Despite the hurdles, Jenna is determined to use her experience to help others at risk of rape and sexual assault. She came out as a sexual assault survivor on Facebook this past April, Sexual Assault Awareness Month. She's also begun talking with friends and fellow survivors about the issue. "You don't know until it happens to you. That's why I want to be so vocal about it. I don't want it to happen to anyone else. It is the most traumatizing thing," she said. Jenna has since been approached by eight different women from her co-op who have confided in her about their own sexual assaults. To her knowledge, none of those women reported their rapes. "I really hope I can make some change," she said.

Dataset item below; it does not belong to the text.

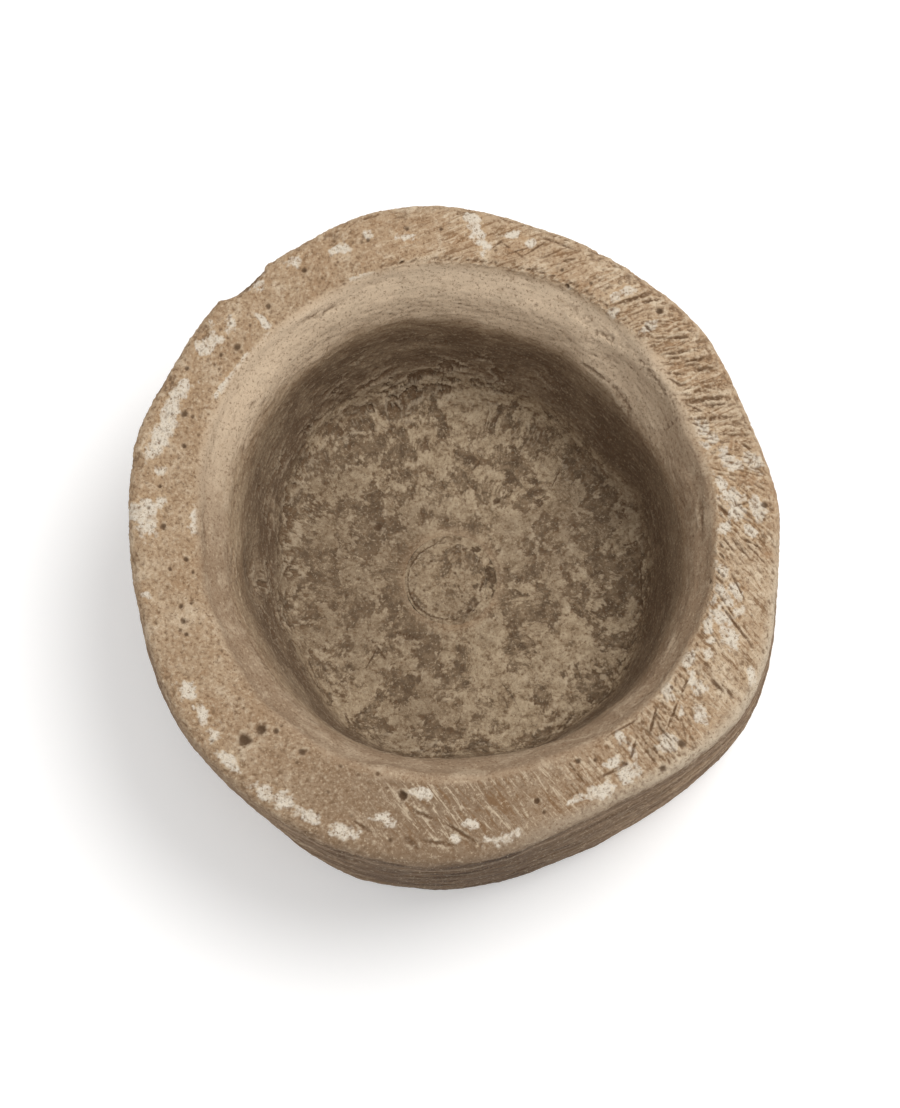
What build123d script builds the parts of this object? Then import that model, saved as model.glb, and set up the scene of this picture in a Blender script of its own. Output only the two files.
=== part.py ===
from build123d import *
import os
from math import cos, pi, radians, sin

# A round limestone trough, hewn by hand out of one block, with its old drain hole
# closed by a mortar plug. Millimetres, +Z up, the front of the trough towards -Y.

# Driving dimensions
HEIGHT = 338.0
FLOOR_THICKNESS = 80.0
RIM_FALL = 6.0
RIM_FALL_WAY = (0.6, 0.8)
RIM_WAVE = 2.5
RIM_WAVE_LENGTHS = (600.0, 750.0)
FOOT_ARRIS_RADIUS = 7.0
OUTER_ARRIS_RADIUS = 9.0
INNER_ARRIS_RADIUS = 14.0
FLOOR_CORNER_RADIUS = 34.0

# Drain hole, its plug and the bedding mortar round the plug. The plug sits off centre,
# so the mortar is thin on the left and thick on the right.
HOLE_TOP_DIAMETER = 100.0
HOLE_BOTTOM_DIAMETER = 80.0
HOLE_CENTRE = (-4.5, -5.0)
PLUG_TOP_DIAMETER = 90.0
PLUG_BOTTOM_DIAMETER = 72.0
PLUG_SHIFT = (-4.0, -1.0)
PLUG_PROUD = 1.5
PLUG_EDGE_WEAR = 1.2
CHISEL_FLATS = 28
OUT_OF_ROUND = 0.01
OUT_OF_ROUND_LOBES = 5
PLUG_ABOVE_GROUND = 14.0
MORTAR_SUNK = 1.5
MORTAR_ABOVE_GROUND = 10.0

# Bites out of the block: (direction in degrees, distance from the axis, height, radius)
RIM_SPALL = (131.0, 370.0, 328.0, 50.0)
LIP_SCOOP = (40.0, 81.0, 328.0, 170.0)
WALL_HOLLOW = (186.0, 134.0, 205.0, 88.0)

# Each outline is a ring of faces left by the pick: (direction in degrees, distance
# from the trough's axis). Direction 0 is +X and direction 90 is the back.
FOOT_FACES = [
    (3, 333), (30, 324), (60, 322), (90, 329), (120, 328), (150, 325), (178, 326),
    (203, 335), (230, 320), (262, 335), (287, 325), (303, 326), (319, 350), (336, 354),
]
RIM_FACES = [
    (22, 313), (51, 319), (72, 320), (95, 336), (121, 331), (150, 328), (178, 328), (194, 325),
    (212, 338), (232, 343), (254, 345), (276, 341), (297, 322), (318, 341), (338, 346), (355, 324),
]
OPENING_FACES = [
    (0, 253), (25, 246), (50, 260), (78, 265), (98, 267), (125, 262), (148, 265), (165, 264),
    (182, 251), (206, 252), (235, 256), (262, 250), (285, 248), (310, 257), (335, 258),
]
FLOOR_FACES = [
    (14, 217), (45, 202), (75, 208), (106, 221), (133, 226), (155, 208),
    (182, 191), (212, 193), (245, 209), (275, 204), (305, 211), (332, 215), (353, 211),
]
CRISPNESS = 36
POINTS_ROUND = 44
ARRIS_STEPS = 3

# The outside between its two arrises: (share of the height, belly in mm). The inside
# between its arris and the corner at the floor: (share of the basin's depth, share of
# the way from the opening's outline to the floor's).
OUTER_WALL = [(0.16, 3.5), (0.38, 6.0), (0.60, 5.0), (0.80, 2.5)]
BASIN_WALL = [(0.16, 0.34), (0.33, 0.50), (0.55, 0.66), (0.75, 0.83)]


def hewn_radius(faces, angle):
    """Distance from the axis to a ring of flat faces whose corners are worn round."""
    total = 0.0
    for direction, distance in faces:
        total += (max(0.0, cos(angle - radians(direction))) / distance) ** CRISPNESS
    return total ** (-1.0 / CRISPNESS)


def rim_height(x, y):
    """The dressed rim falls to the front left, and rises and dips in slow waves."""
    across = (RIM_FALL_WAY[0] * x + RIM_FALL_WAY[1] * y) / HEIGHT
    fall = RIM_FALL * (1 - across) / 2
    wave = RIM_WAVE * cos(2 * pi * x / RIM_WAVE_LENGTHS[0]) * sin(2 * pi * y / RIM_WAVE_LENGTHS[1])
    return HEIGHT - RIM_WAVE - fall + wave


def ring(faces_from, faces_to, share, grow, height_of):
    """A closed curve, a share of the way from one ring of faces to another and then
    grown outwards. height_of gives each point's height from the rim's height there."""
    points = []
    for step in range(POINTS_ROUND):
        angle = 2 * pi * step / POINTS_ROUND
        near = hewn_radius(faces_from, angle)
        far = hewn_radius(faces_to, angle)
        radius = near + (far - near) * share + grow
        x = radius * cos(angle)
        y = radius * sin(angle)
        points.append((x, y, height_of(rim_height(x, y))))
    return Wire([Edge.make_spline(points, periodic=True)])


def quarter_round(radius):
    """A worn arris in steps: (how far in from the face, how far down from the top)."""
    steps = []
    for step in range(ARRIS_STEPS + 1):
        angle = pi / 2 * step / ARRIS_STEPS
        steps.append((radius * (1 - cos(angle)), radius * (1 - sin(angle))))
    return steps


def outside_rings():
    """From the edge of the base, round the foot and up the outside to the rim."""
    rings = []
    for inward, up in reversed(quarter_round(FOOT_ARRIS_RADIUS)):
        rings.append(ring(FOOT_FACES, RIM_FACES, 0.0, -inward, lambda top: up))
    for share, belly in OUTER_WALL:
        rings.append(ring(FOOT_FACES, RIM_FACES, share, belly, lambda top: top * share))
    for inward, down in quarter_round(OUTER_ARRIS_RADIUS):
        rings.append(ring(FOOT_FACES, RIM_FACES, 1.0, -inward, lambda top: top - down))
    return rings


def basin_rings():
    """From the rim over the soft inner arris, down the wall and round onto the floor."""
    rings = []
    for outward, down in reversed(quarter_round(INNER_ARRIS_RADIUS)):
        rings.append(ring(OPENING_FACES, FLOOR_FACES, 0.0, outward, lambda top: top - down))
    for depth, share in BASIN_WALL:
        drop = lambda top: top - (top - FLOOR_THICKNESS) * depth
        rings.append(ring(OPENING_FACES, FLOOR_FACES, share, 0.0, drop))
    for inward, up in quarter_round(FLOOR_CORNER_RADIUS):
        rings.append(ring(OPENING_FACES, FLOOR_FACES, 1.0, -inward, lambda top: FLOOR_THICKNESS + up))
    return rings


def bite(direction, distance, height, radius):
    """A ball that takes a shallow, dished piece out of the stone."""
    angle = radians(direction)
    return Pos(distance * cos(angle), distance * sin(angle), height) * Sphere(radius)


def hand_cut_disc(centre, outlines):
    """A tapered round that is cut by chisel in narrow flats, so it is not quite true.
    Its outlines go upwards: (diameter, height)."""
    rings = []
    for diameter, height in outlines:
        points = []
        for flat in range(CHISEL_FLATS):
            angle = 2 * pi * flat / CHISEL_FLATS
            radius = diameter / 2 * (1 + OUT_OF_ROUND * cos(OUT_OF_ROUND_LOBES * angle))
            points.append((centre[0] + radius * cos(angle), centre[1] + radius * sin(angle), height))
        rings.append(Wire.make_polygon(points, close=True))
    return Solid.make_loft(rings, ruled=True)


def slab(bottom, top):
    """A level block, wide enough to trim the plug's mortar between two heights."""
    standing = (Align.CENTER, Align.CENTER, Align.MIN)
    return Pos(0, 0, bottom) * Box(HEIGHT, HEIGHT, top - bottom, align=standing)


# The stone is one skin: up the outside, over the rim and down the basin to the floor
trough_body = Solid.make_loft(outside_rings() + basin_rings(), ruled=True)
for place in (RIM_SPALL, LIP_SCOOP, WALL_HOLLOW):
    trough_body = trough_body - bite(*place)

drain_hole = hand_cut_disc(
    HOLE_CENTRE, [(HOLE_BOTTOM_DIAMETER, 0), (HOLE_TOP_DIAMETER, FLOOR_THICKNESS)]
)
trough_body = trough_body - drain_hole

plug_centre = (HOLE_CENTRE[0] + PLUG_SHIFT[0], HOLE_CENTRE[1] + PLUG_SHIFT[1])
plug_top = FLOOR_THICKNESS + PLUG_PROUD
drain_plug = hand_cut_disc(
    plug_centre,
    [
        (PLUG_BOTTOM_DIAMETER, PLUG_ABOVE_GROUND),
        (PLUG_TOP_DIAMETER, plug_top - PLUG_EDGE_WEAR),
        (PLUG_TOP_DIAMETER - 2 * PLUG_EDGE_WEAR, plug_top),
    ],
)
plug_mortar_collar = drain_hole & slab(MORTAR_ABOVE_GROUND, FLOOR_THICKNESS - MORTAR_SUNK)
plug_mortar_collar = plug_mortar_collar - drain_plug

# The origin is on the ground under the middle of the stone
box = trough_body.bounding_box()
to_origin = Pos(-(box.min.X + box.max.X) / 2, -(box.min.Y + box.max.Y) / 2, -box.min.Z)
pieces = {
    "trough_body": trough_body,
    "drain_plug": drain_plug,
    "plug_mortar_collar": plug_mortar_collar,
}
os.makedirs("parts", exist_ok=True)
for name, piece in pieces.items():
    export_step(to_origin * piece, f"parts/{name}.step")
print("middle of the stone", box.center())
print("size", box.size)
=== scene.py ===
import math

import bpy
import numpy as np
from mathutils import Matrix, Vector
from mathutils.bvhtree import BVHTree


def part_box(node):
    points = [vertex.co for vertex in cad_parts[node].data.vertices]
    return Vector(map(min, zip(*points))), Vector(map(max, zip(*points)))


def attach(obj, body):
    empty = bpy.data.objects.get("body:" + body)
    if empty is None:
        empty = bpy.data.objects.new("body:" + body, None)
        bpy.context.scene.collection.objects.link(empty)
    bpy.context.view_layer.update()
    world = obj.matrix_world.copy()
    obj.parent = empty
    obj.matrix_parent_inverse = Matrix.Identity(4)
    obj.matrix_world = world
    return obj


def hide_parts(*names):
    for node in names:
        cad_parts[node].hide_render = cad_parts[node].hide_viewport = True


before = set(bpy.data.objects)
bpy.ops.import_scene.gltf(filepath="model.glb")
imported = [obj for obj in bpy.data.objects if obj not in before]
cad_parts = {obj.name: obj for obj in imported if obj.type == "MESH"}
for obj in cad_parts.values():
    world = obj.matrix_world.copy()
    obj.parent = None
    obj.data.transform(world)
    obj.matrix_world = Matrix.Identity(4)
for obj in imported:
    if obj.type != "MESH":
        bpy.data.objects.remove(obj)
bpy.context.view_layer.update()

MM = 0.001
SEED = 41
MORTAR_SUNK = 1.5 * MM
AXIS_FROM_HOLE = (4.0 * MM, 5.0 * MM, 0.0)

# The photograph and the camera that took it
PHOTO_WIDTH = 900
PHOTO_HEIGHT = 1108
CAMERA_DISTANCE = 2.500
CAMERA_ELEVATION = math.radians(76)
FOCAL_PIXELS = 2528
SENSOR = 36.0
AIM_BESIDE_AXIS = (-4.5 * MM, -36 * MM)

# Where things are, worked out from the frame
STONE = "trough_body"
PLUG = "drain_plug"
MORTAR = "plug_mortar_collar"
stone_low, stone_high = [Vector(corner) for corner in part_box(STONE)]
mortar_low, mortar_high = [Vector(corner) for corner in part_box(MORTAR)]
plug_low, plug_high = [Vector(corner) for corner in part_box(PLUG)]
hole_centre = (mortar_low + mortar_high) / 2
axis = hole_centre + Vector(AXIS_FROM_HOLE)
rim_top = stone_high.z
floor_top = mortar_high.z + MORTAR_SUNK


# Noise

class Noise:
    """Gradient noise in space, the same on every run."""

    CELLS = 64

    def __init__(self, seed):
        random = np.random.default_rng(seed)
        gradients = random.normal(size=(self.CELLS ** 3, 3))
        self.gradients = (gradients / np.linalg.norm(gradients, axis=1)[:, None]).astype(np.float32)

    def __call__(self, points, size):
        """Values from about -1 to 1 at points, in metres, for bumps of this size."""
        p = points / size
        cell = np.floor(p)
        inside = (p - cell).astype(np.float32).T
        low = cell.astype(np.int64).T % self.CELLS
        high = (low + 1) % self.CELLS
        ease = inside * inside * inside * (inside * (inside * 6 - 15) + 10)
        total = np.zeros(len(p), np.float32)
        for corner in range(8):
            step = (corner & 1, corner >> 1 & 1, corner >> 2 & 1)
            x, y, z = (high[k] if step[k] else low[k] for k in range(3))
            slope = self.gradients[(x * self.CELLS + y) * self.CELLS + z]
            weight = 1.0
            rise = 0.0
            for k in range(3):
                weight = weight * (ease[k] if step[k] else 1 - ease[k])
                rise = rise + slope[:, k] * (inside[k] - step[k])
            total += weight * rise
        return total.astype(float) * 1.7

    def layers(self, points, size, count, rough=0.5):
        """Several sizes of noise on top of each other, each half as large."""
        total = np.zeros(len(points))
        strength = 1.0
        for _ in range(count):
            total += strength * self(points, size)
            points = points + 7.31 * size
            size *= 0.5
            strength *= rough
        return total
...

Jenna's attitude is exactly what ADA Nelson hopes to encourage through a new initiative: In early October, Nelson's office received a $650,000 grant from the U.S. Department of Justice Office to fund what is called an Intimate Partner Sexual Assault Prosecution Unit (see "Prosecuting Sexual Assault," Oct. 14). With various social service organizations in Austin that work to assist sexual assault survivors in the aftermath of the incident and litigation, this new prosecution team hopes to "improve the criminal justice system's response to violence against women," according to its grant proposal.
Asked to identify the most important element of prosecuting a sexual assault case, Nelson responded: "A victim who reports" – one who has a continued involvement in the case. "The longer it goes, the less likely it is that the victim keeps participating in the process," said Nelson. "They start to feel better and do better and are ready to not deal with [pursuing their case]."
Eight of the 49 cases closed last year were dismissed because victims chose to drop the case, according to statistics in Nelson's grant proposal. Advocates have been lobbying local prosecutors to encourage them to comply with victims' wishes when they say they want to have their cases dropped. "Victims should choose how the case proceeds, who they tell, and when they tell," said Nelson.
One year after her rape, Jenna is already facing doubts as to whether she'll be able to continue with her case. Participating in the investigation process can be a long and traumatizing experience that impedes healing. Instead, many survivors settle for "healing at the expense of justice," due to fatigue with the process – something Nelson's new unit intends to fix.
"I have absolutely nothing to do with my case, with my rape," said Jenna, her voice quavering and eyes brimming. "I could sue him civilly and get my own lawyer, but ... it'll just be a long drawn-out process and that's all I can get, is money. And I don't want money ... I want him away."